Sr. Primeiro-Ministro, sim ou não, pretendem, de facto, desregulamentar, flexibilizar os despedimentos? Defende, ou não, esta ideia do «embaratecimento» dos despedimentos? Sim, ou não, vão ser usadas as verbas da segurança social para, designadamente, colocar trabalhadores a custo zero nas empresas?
E quando faz a comparação com outras legislações laborais (designadamente a Sr.ª Ministra do Trabalho que o faz em relação à legislação espanhola), porque é que este Governo nunca compara com os salários de outros países? Porque é que o pior que vem de fora é para aplicar e aquilo que é melhor é sempre esquecido?!
Diga lá, Sr. Primeiro-Ministro!
(…)
Sr. Presidente,
Sr. Primeiro-Ministro,
De facto, ao fim de muitos anos de participação nesta Assembleia da República, nomeadamente nos trabalhos da Constituinte, nunca pensei algum dia ouvir um responsável do PS fazer a afirmação que fez em relação aos direitos dos trabalhadores.
O senhor diz que não sabemos, mas o senhor é que não sabe que esta questão é secular. Sempre, mas sempre, no quadro da empresa, se procurou alterar a relação de forças a favor do patronato. E estas medidas vão, de facto, alterar, em desfavor dos trabalhadores, aquilo que é objectivo claro das entidades patronais.
Sr. Primeiro-Ministro, gostaria de colocar uma segunda questão para a qual chamo a atenção, porque penso ser importante. Muitas vezes, coisas aparentemente pequenas têm uma grande importância na nossa vida colectiva.
O Governo resolveu retirar a dezenas de milhares de portugueses a possibilidade de se deslocarem a uma consulta ou a um tratamento hospitalar.
São pessoas doentes, muitas delas com dificuldades motoras, amputados, como acontece com muitos doentes diabéticos, pessoas idosas, muitas delas obrigadas a ter de fazer deslocações porque não têm acesso a um médico de família, da especialidade ou a um serviço de
recuperação na região onde residem.
São pessoas com rendimentos muito baixos.
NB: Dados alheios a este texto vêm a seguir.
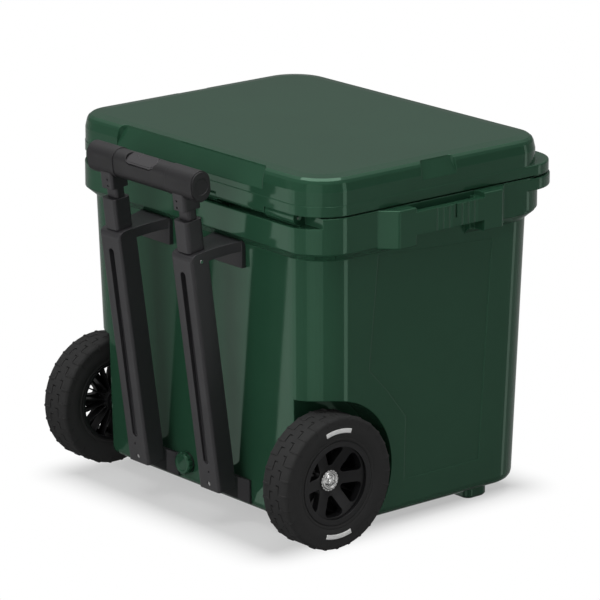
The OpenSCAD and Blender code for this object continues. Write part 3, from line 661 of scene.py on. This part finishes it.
    def build_tyre(self) -> None:
        """Sweep the tyre's section and give its tread the relief.

        Each edge of a cleat or cut falls between two steps of the turn, just inside and just
        outside it, and further steps stand between the cleats. The relief moves the tread
        outward and the side wall sideways.
        """
        across, radius = self.section()
        starts = ((0.0, self.cleat), (0.5, self.cleat),
                  (self.groove_span, self.cut), (self.groove_span + 0.5, self.cut))
        edges = {round((at + near * half / self.pitch) % 1, 6)
                 for at, half in starts for near in (-1.3, -0.8, 0.8, 1.3)}
        between = {0.22, 0.30, 0.38, 0.72, 0.80, 0.88}
        steps = np.array(sorted(edges | between))
        phase = np.tile(steps, self.lugs)
        turn = (np.repeat(np.arange(self.lugs), len(steps)) + phase) * 2 * math.pi / self.lugs
        x, r, t, f = np.broadcast_arrays(across, radius, turn[:, None], phase[:, None])
        height = self.relief(x, r, f)
        wall = r < self.radius - self.shoulder - self.cleat_rise - 0.2 * MM
        points = self.spin(x + np.where(wall, np.sign(x) * height * 0.5, 0.0),
                           r + np.where(wall, 0.0, height), t)
        faces = sheet_faces(len(turn), len(across), True, True)
        made = piece(f"tread_{self.side.word}", points, faces, Finish.TYRE, self.body,
                     flip=self.side is Side.LEFT)
        made.data.set_sharp_from_angle(angle=math.radians(35))
        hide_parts(f"tyre_{self.side.word}")

    def build_marks(self) -> None:
        """Two plain pale arcs on the outer side of the tyre, a hair proud of its wall."""
        wall = len(self.wall) + len(self.upper_wall) + 1
        across, radius = (values[:wall] for values in self.section())
        r = np.linspace(*self.mark_band, 5)
        x = np.interp(r, radius, across)
        for name, middle in (("top", math.pi / 2), ("bottom", -math.pi / 2)):
            t = (middle + np.linspace(-0.5, 0.5, 41) * self.mark_span)[:, None]
            top, low = (self.spin(x + lift, r, t) for lift in (self.mark_rise, -self.mark_rise))
            points, faces = closed_slab(top, low)
            piece(f"mark_{name}_{self.side.word}", points, faces, Finish.MARK, self.body,
                  flip=self.side is Side.LEFT)

    def build(self) -> None:
        """Build and dress the wheel."""
        self.dress()
        self.build_tyre()
        self.build_marks()


@dataclass
class PullHandle:
    """The two rails, the telescoping tubes and the grip."""

    def dress(self) -> None:
        """Finish the handle's pieces."""
        dress(Finish.FRAME, "rail_left", "rail_right", "tube_collars", "grip_sockets")
        dress(Finish.GRIP, "grip_centre", "grip_end_left", "grip_end_right")
        dress(Finish.BUTTON, "release_button")
        dress(Finish.TUBE, "middle_tubes", "inner_tubes")
        dress(Finish.CHROME, "rail_screws")

    def build(self) -> None:
        """Build and dress the handle."""
        self.dress()


@dataclass
class Axle:
    """The axle with its spacers, washers and push-on caps.

    A cap is turned about the axle: a domed crown with short slots in its shoulder, a hollow
    round it, and a raised ring on the washer.

    Attributes:
        slots: slots round one cap.
        slot_depth: depth of a slot where it is deepest.
        slot_at: radius where a slot is deepest.
        slot_width: how far from there, along the radius, a slot fades.
        crown_points: how many of the outline's points a slot can press in.
        steps: points round a cap.
        outline: radius and height off the washer, in millimetres, from the crown to the foot.
    """

    slots: int = 6
    slot_depth: float = 1.4 * MM
    slot_at: float = 5.6 * MM
    slot_width: float = 1.3 * MM
    crown_points: int = 9
    steps: int = 96
    outline: tuple[tuple[float, float], ...] = (
        (0.0, 3.95), (2.0, 3.90), (3.8, 3.70), (5.0, 3.45), (6.2, 2.95), (7.2, 2.10),
        (7.8, 1.20), (8.1, 0.45), (8.8, 0.15), (9.4, 0.35), (9.9, 0.95), (10.6, 1.25),
        (11.4, 1.10), (12.0, 0.55), (12.4, 0.15), (12.4, 0.05), (6.0, 0.05), (0.0, 0.05))

    def cap_faces(self, rings: int) -> list[list[int]]:
        """Faces of a cap: bands between the rings, and a fan at the crown and at the foot.

        Args:
            rings: points of the outline between the crown's tip and the foot's.

        Returns:
            The faces, by point number. The two tips come after all other points.
        """
        bands = sheet_faces(self.steps, rings, False, True)
        row = np.arange(self.steps)
        after = (row + 1) % self.steps
        tip = np.full(self.steps, self.steps * rings)
        crown = np.stack([tip, row * rings, after * rings], -1)
        foot = np.stack([tip + 1, after * rings + rings - 1, row * rings + rings - 1], -1)
        return [*bands.tolist(), *crown.tolist(), *foot.tolist()]

    def build_cap(self, side: Side) -> None:
        """Turn one end's cap and press its slots in.

        A point stands off the washer by its place in the outline, less the slot's depth times a
        soft square wave of the turn and a bump over the shoulder.

        Args:
            side: the end of the axle.
        """
        low, high = box_of("axle_washers")
        face = high[0] if side is Side.RIGHT else low[0]
        middle = (low + high) / 2
        radius, height = (np.array(values) * MM for values in zip(*self.outline))
        turn = np.linspace(0, 2 * math.pi, self.steps + 1)[:-1, None]
        on = ease((np.cos(turn * self.slots) - 0.35) / 0.25)
        shoulder = np.exp(-((radius - self.slot_at) / self.slot_width) ** 2)
        shoulder *= np.arange(len(radius)) < self.crown_points
        height = height - on * shoulder * self.slot_depth
        radius, turn = np.broadcast_arrays(radius, turn)
        points = np.stack([face + side.value * height, middle[1] + radius * np.cos(turn),
                           middle[2] + radius * np.sin(turn)], -1)
        points = np.concatenate([points[:, 1:-1].reshape(-1, 3), points[:1, 0], points[:1, -1]])
        made = piece(f"cap_{side.word}", points, self.cap_faces(len(self.outline) - 2),
                     Finish.CHROME, "chest", flip=side is Side.LEFT)
        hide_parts("axle_bolts")

    def build(self) -> None:
        """Dress the axle's pieces and build both caps."""
        dress(Finish.STEEL, "axle")
        dress(Finish.CHROME, "axle_washers", "axle_bolts")
        dress(Finish.RIM, "axle_spacers")
        for side in Side:
            self.build_cap(side)


# -------------------------------------------------------------------- studio


@dataclass(frozen=True)
class Softbox:
    """A lit panel that faces the cooler.

    Attributes:
        name: the panel's name.
        azimuth: direction from the cooler to the panel, in degrees from +X towards +Y.
        height: height of the panel's middle above the floor.
        distance: level distance of the panel from the cooler's middle.
        size: the panel's width and height.
        radiance: its brightness, where 1 shows as white.
        aim: height of the point that it faces.
        mirrored: whether glossy surfaces show it.
    """

    name: str
    azimuth: float
    height: float
    distance: float
    size: tuple[float, float]
    radiance: float
    aim: float = 0.25
    mirrored: bool = True

    def place(self) -> None:
        """Put the panel in the scene."""
        light = bpy.data.lights.new(self.name, "AREA")
        light.shape = "RECTANGLE"
        light.size, light.size_y = self.size
        light.energy = self.radiance * math.pi * self.size[0] * self.size[1]
        lamp = bpy.data.objects.new(self.name, light)
        turn = math.radians(self.azimuth)
        spot = Vector((math.cos(turn) * self.distance, math.sin(turn) * self.distance, self.height))
        facing = (Vector((0, 0, self.aim)) - spot).to_track_quat("-Z", "Y")
        lamp.matrix_world = Matrix.Translation(spot) @ facing.to_matrix().to_4x4()
        lamp.visible_camera = False
        lamp.visible_glossy = self.mirrored
        bpy.context.scene.collection.objects.link(lamp)


@dataclass
class Studio:
    """Pale floor, soft light and the camera.

    Attributes:
        azimuth: direction that the camera stands in, in degrees from -Y towards +X.
        elevation: how far the camera looks down, in degrees.
        reach: how far back along its line of sight the camera stands.
        shift_right: how far the camera is moved to its own right.
        shift_up: how far the camera is moved along its own up axis.
        row_offset: how far the camera is moved along Y.
        lens: focal length in millimetres.
        floor_half: half of the floor's width.
        shadow_core: half sizes in X and Y of the floor that keeps the whole shadow.
        shadow_reach: distances from it where the floor starts and ends its fade into white.
        ambient: strength of the even light all round.
        shine: what glossy surfaces see, as height in the room from 0 to 1 and brightness.
        boxes: the lit panels.
    """

    azimuth: float = 230.07
    elevation: float = 15.98
    reach: float = 5.5522
    shift_right: float = -0.01056
    shift_up: float = 0.24323
    row_offset: float = -0.027485
    lens: float = 240.0
    floor_half: float = 14.0
    shadow_reach: tuple[float, float] = (-0.07, 0.08)
    shadow_core: tuple[float, float] = (0.21, 0.21)
    ambient: float = 0.16
    shine: tuple[tuple[float, float], ...] = (
        (0.0, 0.02), (0.42, 0.05), (0.55, 0.14), (0.75, 0.27), (1.0, 0.4))
    boxes: tuple[Softbox, ...] = (
        Softbox("overhead", 140, 2.6, 0.3, (2.2, 2.2), 3.1, 0.2),
        Softbox("back_panel", 58, -0.15, 1.75, (0.95, 1.4), 0.62, -0.15),
        Softbox("camera_panel", 122, 0.2, 2.2, (1.3, 2.2), 0.45, 0.2),
        Softbox("strip", 196, 0.2, 2.0, (0.36, 2.2), 1.2, 0.2),
        Softbox("back_fill", 98, 0.9, 1.9, (1.6, 1.2), 2.4, 0.2, False),
        Softbox("front_fill", 282, 1.0, 2.0, (1.8, 1.2), 1.7, 0.2, False),
        Softbox("front_panel", 316, -0.30, 2.2, (0.60, 1.3), 0.60, -0.30),
        Softbox("front_strip", 236, 0.0, 2.2, (0.16, 1.9), 0.80, 0.0),
    )

    def place_camera(self) -> None:
        """Place the camera at the viewing angle, with no shift and no depth of field."""
        turn, tilt = math.radians(self.azimuth), math.radians(self.elevation)
        right = Vector((math.cos(turn), math.sin(turn), 0))
        up = Vector((-math.sin(turn) * math.sin(tilt), math.cos(turn) * math.sin(tilt),
                     math.cos(tilt)))
        back = right.cross(up)
        spot = back * self.reach + right * self.shift_right + up * self.shift_up
        spot.y += self.row_offset
        camera = bpy.data.objects.new("camera", bpy.data.cameras.new("camera"))
        camera.data.lens = self.lens
        camera.data.sensor_width = 36.0
        camera.data.clip_end = 60.0
        facing = Matrix((right, up, back)).transposed().to_4x4()
        camera.matrix_world = Matrix.Translation(spot) @ facing
        bpy.context.scene.collection.objects.link(camera)
        bpy.context.scene.camera = camera

    def light_world(self) -> None:
        """Light the room: even light on matt surfaces, white behind the cooler for the camera.

        Glossy surfaces see a room that is dark below, pale at the horizon and grey above.
        """
        world = bpy.data.worlds.new("studio")
        bpy.context.scene.world = world
        world.use_nodes = True
        nodes, links = world.node_tree.nodes, world.node_tree.links
        nodes.clear()
        out = nodes.new("ShaderNodeOutputWorld")
        even = nodes.new("ShaderNodeBackground")
        even.inputs["Strength"].default_value = self.ambient
        room = nodes.new("ShaderNodeBackground")
        sky = nodes.new("ShaderNodeTexCoord")
        split = nodes.new("ShaderNodeSeparateXYZ")
        ramp = nodes.new("ShaderNodeValToRGB")
        rise = nodes.new("ShaderNodeMapRange")
        rise.inputs["From Min"].default_value = -1.0
        links.new(sky.outputs["Generated"], split.inputs["Vector"])
        links.new(split.outputs["Z"], rise.inputs["Value"])
        links.new(rise.outputs["Result"], ramp.inputs["Fac"])
        stops = ramp.color_ramp.elements
        for at, level in self.shine:
            stop = stops.new(at) if 0 < at < 1 else stops[int(at)]
            stop.color = (level, level, level, 1)
        links.new(ramp.outputs["Color"], room.inputs["Color"])
        white = nodes.new("ShaderNodeBackground")
        path = nodes.new("ShaderNodeLightPath")
        shine = nodes.new("ShaderNodeMath")
        shine.operation = "MAXIMUM"
        links.new(path.outputs["Is Glossy Ray"], shine.inputs[0])
        links.new(path.outputs["Is Transmission Ray"], shine.inputs[1])
        first, second = nodes.new("ShaderNodeMixShader"), nodes.new("ShaderNodeMixShader")
        links.new(shine.outputs["Value"], first.inputs["Fac"])
        links.new(even.outputs[0], first.inputs[1])
        links.new(room.outputs[0], first.inputs[2])
        links.new(path.outputs["Is Camera Ray"], second.inputs["Fac"])
        links.new(first.outputs[0], second.inputs[1])
        links.new(white.outputs[0], second.inputs[2])
        white.inputs["Color"].default_value = (1, 1, 1, 1)
        links.new(second.outputs[0], out.inputs["Surface"])

    def lay_floor(self) -> None:
        """Lay a plain pale floor that keeps the cooler's shadow and fades into white.

        The fade follows the distance from the box of shadow_core: the length of how far a place
        lies beyond it in X and in Y.
        """
        half = self.floor_half
        mesh = bpy.data.meshes.new("floor")
        mesh.from_pydata([(-half, -half, 0), (half, -half, 0), (half, half, 0), (-half, half, 0)],
                         [], [(0, 1, 2, 3)])
        floor = bpy.data.objects.new("floor", mesh)
        bpy.context.scene.collection.objects.link(floor)
        floor.visible_glossy = False
        material = bpy.data.materials.new("floor")
        material.use_nodes = True
        nodes, links = material.node_tree.nodes, material.node_tree.links
        nodes.clear()
        out = nodes.new("ShaderNodeOutputMaterial")
        paper = nodes.new("ShaderNodeBsdfDiffuse")
        paper.inputs["Color"].default_value = (0.54, 0.54, 0.54, 1)
        glow = nodes.new("ShaderNodeEmission")
        glow.inputs["Color"].default_value = (1, 1, 1, 1)
        place = nodes.new("ShaderNodeTexCoord")
        steps = ("ABSOLUTE", "SUBTRACT", "MAXIMUM", "LENGTH")
        fold, past, beyond, far = (nodes.new("ShaderNodeVectorMath") for _ in steps)
        for step, operation in zip((fold, past, beyond, far), steps):
            step.operation = operation
        past.inputs[1].default_value = (*self.shadow_core, 0)
        fade = nodes.new("ShaderNodeMapRange")
        fade.interpolation_type = "SMOOTHSTEP"
        near, end = self.shadow_reach
        fade.inputs["From Min"].default_value = near
        fade.inputs["From Max"].default_value = end
        path = nodes.new("ShaderNodeLightPath")
        seen = nodes.new("ShaderNodeMath")
        seen.operation = "MULTIPLY"
        mix = nodes.new("ShaderNodeMixShader")
        links.new(place.outputs["Object"], fold.inputs[0])
        links.new(fold.outputs["Vector"], past.inputs[0])
        links.new(past.outputs["Vector"], beyond.inputs[0])
        links.new(beyond.outputs["Vector"], far.inputs[0])
        links.new(far.outputs["Value"], fade.inputs["Value"])
        links.new(fade.outputs["Result"], seen.inputs[0])
        links.new(path.outputs["Is Camera Ray"], seen.inputs[1])
        links.new(seen.outputs["Value"], mix.inputs["Fac"])
        links.new(paper.outputs[0], mix.inputs[1])
        links.new(glow.outputs[0], mix.inputs[2])
        links.new(mix.outputs[0], out.inputs["Surface"])
        mesh.materials.append(material)

    def build(self) -> None:
        """Set up camera, world, lamps and floor."""
        bpy.context.scene.view_settings.view_transform = "Standard"
        self.place_camera()
        self.light_world()
        self.lay_floor()
        for box in self.boxes:
            box.place()


def main() -> None:
    """Build every sub-assembly in order and report each one."""
    logging.basicConfig(level=logging.INFO, format="%(message)s")
    parts = [Studio(), Chest(), Lid(), Axle(), Wheel(Side.LEFT), Wheel(Side.RIGHT), PullHandle()]
    for part in parts:
        part.build()
        log.info("built %s", part.__class__.__name__)


if __name__ == "__main__":
    main()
Mesmo considerando que os seus rendimentos estão acima do salário mínimo, são claramente insuficientes para fazerem face a despesas básicas a que qualquer ser humano é obrigado, quanto mais a pagarem um táxi, ou mesmo um transporte público, para fazerem médias ou grandes deslocações, uma ou mais vezes por semana.
Esta medida já está a ter consequências terríveis, designadamente para as associações de bombeiros, mas, fundamentalmente, para os utentes, para os doentes.
A Sr.ª Ministra da Saúde fala de abusos. Ora lá voltamos sempre ao mesmo: lembro-me que, na fábrica, quando um trabalhador tomava uma medida incorrecta, o patrão aproveitava para aplicar a medida a todos.
Assim parece ser a Sr.ª Ministra da Saúde: porque há este ou aquele abuso, corta a todos. É uma posição desumana, que nada tem a ver com Estado social com que estão sempre a «encher a boca».
Perante tamanha insensibilidade social, e com as consequências devastadoras que agora começam a ser conhecidas, está ou não o Sr. Primeiro-Ministro disposto a anular este despacho inaceitável?
Não faça essa cara, Sr. Primeiro-Ministro! As pessoas que estão a sentir «na pele» esta medida olham para si, com essa insensibilidade em relação à vida das pessoas, e nem imagina o que lhe chamam!
(…)
Para interpelar a Mesa, Sr. Presidente.
Sr. Presidente, solicito à Mesa que mande distribuir, designadamente ao Governo e às restantes bancadas parlamentares, uma cópia de exemplos concretos, porque entre a verdade do Sr. Primeiro-Ministro e a nossa verdade os factos é que devem decidir.
Neste sentido, porque há muitos exemplos de doentes com credenciais recusadas e que foram aqui referidos pelo Sr. Primeiro-Ministro como excepção, peço, Sr. Presidente, que mande distribuir estes exemplos ao Sr. Primeiro-Ministro, ao Governo e às restantes bancadas parlamentares.